YOUR GOAL> Return the lines from the line containing "for node, shape" through the line containing "depsgraph = bpy.context.evaluated_depsgraph_get()" exactly. No other line should appear in the answer.

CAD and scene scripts

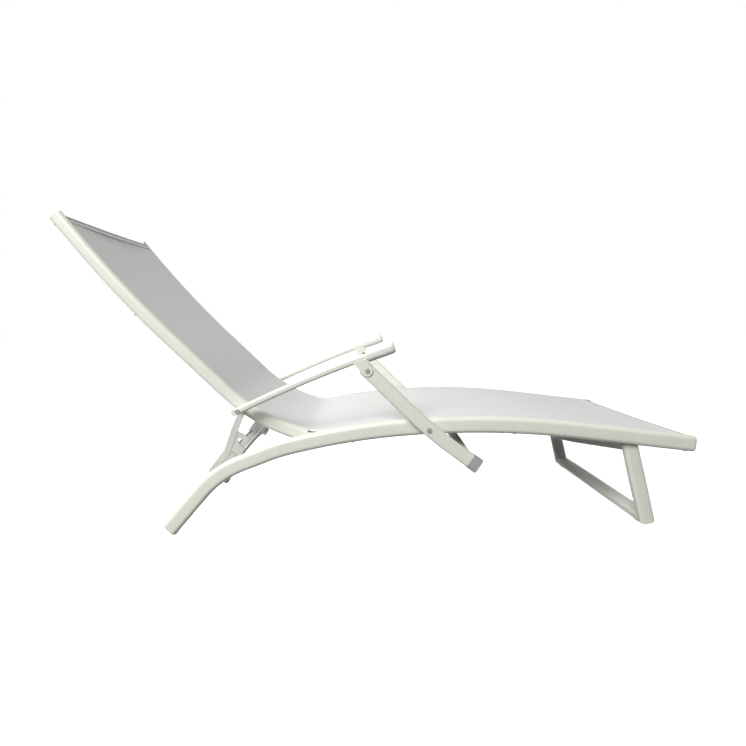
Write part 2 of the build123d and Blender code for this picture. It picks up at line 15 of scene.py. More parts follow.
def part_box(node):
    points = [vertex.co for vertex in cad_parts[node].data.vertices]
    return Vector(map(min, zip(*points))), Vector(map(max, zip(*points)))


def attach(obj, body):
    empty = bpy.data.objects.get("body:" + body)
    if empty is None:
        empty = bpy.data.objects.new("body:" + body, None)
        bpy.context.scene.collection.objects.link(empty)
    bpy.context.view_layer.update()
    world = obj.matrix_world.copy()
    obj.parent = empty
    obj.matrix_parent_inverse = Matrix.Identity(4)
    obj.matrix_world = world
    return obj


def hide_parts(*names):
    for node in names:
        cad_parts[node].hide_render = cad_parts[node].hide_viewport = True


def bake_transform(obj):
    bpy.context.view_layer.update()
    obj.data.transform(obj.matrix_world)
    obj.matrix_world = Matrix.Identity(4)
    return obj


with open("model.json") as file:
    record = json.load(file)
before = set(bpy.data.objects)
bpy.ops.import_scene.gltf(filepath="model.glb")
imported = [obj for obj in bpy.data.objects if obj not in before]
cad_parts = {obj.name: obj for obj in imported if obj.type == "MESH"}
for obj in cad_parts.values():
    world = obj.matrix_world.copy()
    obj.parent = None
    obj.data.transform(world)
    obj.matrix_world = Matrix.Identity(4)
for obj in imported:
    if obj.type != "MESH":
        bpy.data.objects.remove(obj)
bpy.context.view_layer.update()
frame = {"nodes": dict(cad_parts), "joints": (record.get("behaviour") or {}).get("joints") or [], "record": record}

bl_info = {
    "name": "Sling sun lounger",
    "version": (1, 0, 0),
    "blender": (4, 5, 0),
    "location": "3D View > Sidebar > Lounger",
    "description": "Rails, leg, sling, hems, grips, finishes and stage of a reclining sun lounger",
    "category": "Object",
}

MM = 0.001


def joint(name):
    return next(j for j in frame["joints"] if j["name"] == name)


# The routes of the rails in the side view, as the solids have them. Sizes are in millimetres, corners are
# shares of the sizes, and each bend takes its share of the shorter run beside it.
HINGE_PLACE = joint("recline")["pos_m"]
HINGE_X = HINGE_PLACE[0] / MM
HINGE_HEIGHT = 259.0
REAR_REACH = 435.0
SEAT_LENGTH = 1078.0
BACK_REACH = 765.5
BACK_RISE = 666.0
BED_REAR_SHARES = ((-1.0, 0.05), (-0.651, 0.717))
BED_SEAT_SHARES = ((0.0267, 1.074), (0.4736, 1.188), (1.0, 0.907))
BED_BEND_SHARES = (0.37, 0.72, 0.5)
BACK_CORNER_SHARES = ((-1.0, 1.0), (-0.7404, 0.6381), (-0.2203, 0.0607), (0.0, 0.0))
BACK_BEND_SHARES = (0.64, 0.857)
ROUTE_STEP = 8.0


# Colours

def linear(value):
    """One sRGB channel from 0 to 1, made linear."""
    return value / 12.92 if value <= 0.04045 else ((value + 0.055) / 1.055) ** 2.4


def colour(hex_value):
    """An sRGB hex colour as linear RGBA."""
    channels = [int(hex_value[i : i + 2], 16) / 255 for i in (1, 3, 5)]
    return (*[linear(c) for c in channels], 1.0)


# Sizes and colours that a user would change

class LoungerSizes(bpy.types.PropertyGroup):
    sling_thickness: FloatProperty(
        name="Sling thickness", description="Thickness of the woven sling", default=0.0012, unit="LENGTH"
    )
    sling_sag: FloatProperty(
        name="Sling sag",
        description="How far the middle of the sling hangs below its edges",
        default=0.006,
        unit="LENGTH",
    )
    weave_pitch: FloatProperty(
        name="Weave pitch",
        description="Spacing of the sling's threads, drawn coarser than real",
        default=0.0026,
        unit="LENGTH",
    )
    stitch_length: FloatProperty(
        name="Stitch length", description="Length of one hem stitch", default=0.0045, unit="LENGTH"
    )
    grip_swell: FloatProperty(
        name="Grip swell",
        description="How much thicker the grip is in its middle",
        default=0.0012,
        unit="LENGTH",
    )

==

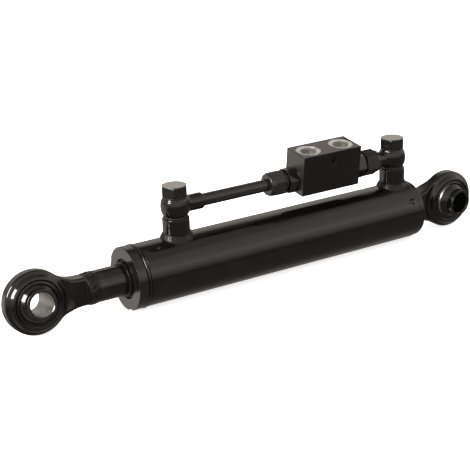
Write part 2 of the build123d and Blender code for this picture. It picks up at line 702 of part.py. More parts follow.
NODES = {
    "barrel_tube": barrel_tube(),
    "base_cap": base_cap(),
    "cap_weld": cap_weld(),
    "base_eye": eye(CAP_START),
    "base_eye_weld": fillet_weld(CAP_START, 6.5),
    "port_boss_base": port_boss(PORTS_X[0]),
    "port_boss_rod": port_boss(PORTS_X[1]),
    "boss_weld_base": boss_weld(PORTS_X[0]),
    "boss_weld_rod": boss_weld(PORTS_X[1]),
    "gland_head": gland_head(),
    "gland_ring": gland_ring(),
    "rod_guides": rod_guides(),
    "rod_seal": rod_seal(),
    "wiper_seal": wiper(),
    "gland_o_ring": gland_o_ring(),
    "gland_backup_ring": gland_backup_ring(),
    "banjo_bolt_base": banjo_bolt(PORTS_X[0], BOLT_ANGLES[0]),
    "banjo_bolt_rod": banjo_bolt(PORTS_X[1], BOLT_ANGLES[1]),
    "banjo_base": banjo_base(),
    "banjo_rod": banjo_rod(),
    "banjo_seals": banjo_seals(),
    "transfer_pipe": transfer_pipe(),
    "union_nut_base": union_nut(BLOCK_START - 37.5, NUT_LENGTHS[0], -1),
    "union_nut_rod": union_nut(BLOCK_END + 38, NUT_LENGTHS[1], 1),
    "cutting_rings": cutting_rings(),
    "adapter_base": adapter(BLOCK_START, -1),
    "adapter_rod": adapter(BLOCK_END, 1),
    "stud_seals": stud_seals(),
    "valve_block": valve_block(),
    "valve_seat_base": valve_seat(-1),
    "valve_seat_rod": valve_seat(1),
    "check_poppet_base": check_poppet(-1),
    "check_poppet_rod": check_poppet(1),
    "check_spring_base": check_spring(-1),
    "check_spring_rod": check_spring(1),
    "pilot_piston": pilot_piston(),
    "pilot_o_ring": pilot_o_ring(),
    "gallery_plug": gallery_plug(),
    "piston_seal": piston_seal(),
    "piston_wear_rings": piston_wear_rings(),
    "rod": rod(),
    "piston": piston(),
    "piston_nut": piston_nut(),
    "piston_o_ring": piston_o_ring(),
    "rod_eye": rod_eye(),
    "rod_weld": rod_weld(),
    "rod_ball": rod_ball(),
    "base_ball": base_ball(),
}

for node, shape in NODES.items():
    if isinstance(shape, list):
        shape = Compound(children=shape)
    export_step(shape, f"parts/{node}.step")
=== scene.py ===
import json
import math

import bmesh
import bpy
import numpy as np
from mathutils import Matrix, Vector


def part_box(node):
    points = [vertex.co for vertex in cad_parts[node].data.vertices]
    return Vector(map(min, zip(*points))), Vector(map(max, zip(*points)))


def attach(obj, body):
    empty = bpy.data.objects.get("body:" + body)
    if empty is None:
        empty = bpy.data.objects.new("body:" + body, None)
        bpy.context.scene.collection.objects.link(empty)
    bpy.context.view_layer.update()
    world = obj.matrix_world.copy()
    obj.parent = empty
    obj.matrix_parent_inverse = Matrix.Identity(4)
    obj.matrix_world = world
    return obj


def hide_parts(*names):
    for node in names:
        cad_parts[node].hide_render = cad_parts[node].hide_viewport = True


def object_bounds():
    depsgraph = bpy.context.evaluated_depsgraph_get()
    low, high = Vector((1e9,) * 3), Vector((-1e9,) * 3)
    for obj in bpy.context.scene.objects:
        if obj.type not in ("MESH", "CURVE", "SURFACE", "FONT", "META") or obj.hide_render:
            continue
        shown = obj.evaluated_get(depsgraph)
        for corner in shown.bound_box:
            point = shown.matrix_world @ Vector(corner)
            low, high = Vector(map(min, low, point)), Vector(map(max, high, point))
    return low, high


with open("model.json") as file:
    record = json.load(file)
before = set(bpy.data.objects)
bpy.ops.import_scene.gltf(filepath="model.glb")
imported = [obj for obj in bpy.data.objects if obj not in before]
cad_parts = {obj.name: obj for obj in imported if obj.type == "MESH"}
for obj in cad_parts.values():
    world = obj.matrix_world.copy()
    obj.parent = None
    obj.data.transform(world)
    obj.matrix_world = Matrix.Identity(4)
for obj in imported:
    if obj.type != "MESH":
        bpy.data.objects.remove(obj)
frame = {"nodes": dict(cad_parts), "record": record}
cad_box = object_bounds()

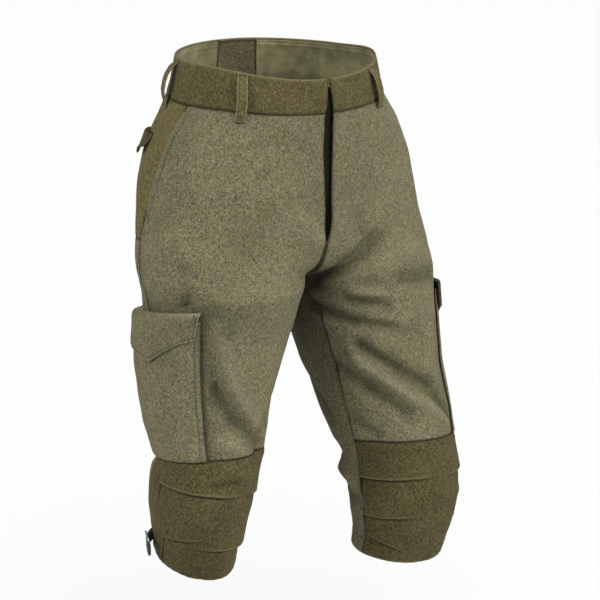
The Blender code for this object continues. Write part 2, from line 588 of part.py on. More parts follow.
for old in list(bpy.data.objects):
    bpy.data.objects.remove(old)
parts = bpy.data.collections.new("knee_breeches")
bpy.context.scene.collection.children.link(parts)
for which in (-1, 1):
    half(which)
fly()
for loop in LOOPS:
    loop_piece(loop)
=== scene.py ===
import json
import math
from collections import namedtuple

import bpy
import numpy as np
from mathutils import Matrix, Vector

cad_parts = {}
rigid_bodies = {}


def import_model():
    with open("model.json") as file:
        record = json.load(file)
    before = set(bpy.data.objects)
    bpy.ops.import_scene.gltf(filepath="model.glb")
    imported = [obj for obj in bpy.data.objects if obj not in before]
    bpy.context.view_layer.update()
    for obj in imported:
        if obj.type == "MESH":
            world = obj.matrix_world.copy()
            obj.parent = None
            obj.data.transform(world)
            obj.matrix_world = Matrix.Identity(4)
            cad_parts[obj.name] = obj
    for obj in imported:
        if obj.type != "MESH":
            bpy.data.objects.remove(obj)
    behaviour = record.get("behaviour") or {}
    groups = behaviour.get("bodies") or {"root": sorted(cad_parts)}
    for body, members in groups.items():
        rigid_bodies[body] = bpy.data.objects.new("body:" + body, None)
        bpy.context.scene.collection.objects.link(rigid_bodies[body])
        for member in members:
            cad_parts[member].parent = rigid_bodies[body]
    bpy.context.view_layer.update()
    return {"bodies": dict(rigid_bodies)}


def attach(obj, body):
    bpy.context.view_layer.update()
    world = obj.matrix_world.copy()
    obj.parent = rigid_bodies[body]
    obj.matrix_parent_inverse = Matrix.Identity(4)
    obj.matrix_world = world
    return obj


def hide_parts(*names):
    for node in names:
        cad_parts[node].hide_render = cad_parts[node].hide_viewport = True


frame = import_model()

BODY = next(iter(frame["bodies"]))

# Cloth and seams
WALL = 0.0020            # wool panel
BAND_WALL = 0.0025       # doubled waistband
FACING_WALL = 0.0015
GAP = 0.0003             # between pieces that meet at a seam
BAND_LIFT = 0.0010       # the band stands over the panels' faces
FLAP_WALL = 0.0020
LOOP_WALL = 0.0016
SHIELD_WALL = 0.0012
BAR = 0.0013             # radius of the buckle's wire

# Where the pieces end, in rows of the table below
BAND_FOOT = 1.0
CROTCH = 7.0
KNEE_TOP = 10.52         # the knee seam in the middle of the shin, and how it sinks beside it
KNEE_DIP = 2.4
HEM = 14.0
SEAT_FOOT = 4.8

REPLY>
for node, shape in NODES.items():
    if isinstance(shape, list):
        shape = Compound(children=shape)
    export_step(shape, f"parts/{node}.step")
=== scene.py ===
import json
import math

import bmesh
import bpy
import numpy as np
from mathutils import Matrix, Vector


def part_box(node):
    points = [vertex.co for vertex in cad_parts[node].data.vertices]
    return Vector(map(min, zip(*points))), Vector(map(max, zip(*points)))


def attach(obj, body):
    empty = bpy.data.objects.get("body:" + body)
    if empty is None:
        empty = bpy.data.objects.new("body:" + body, None)
        bpy.context.scene.collection.objects.link(empty)
    bpy.context.view_layer.update()
    world = obj.matrix_world.copy()
    obj.parent = empty
    obj.matrix_parent_inverse = Matrix.Identity(4)
    obj.matrix_world = world
    return obj


def hide_parts(*names):
    for node in names:
        cad_parts[node].hide_render = cad_parts[node].hide_viewport = True


def object_bounds():
    depsgraph = bpy.context.evaluated_depsgraph_get()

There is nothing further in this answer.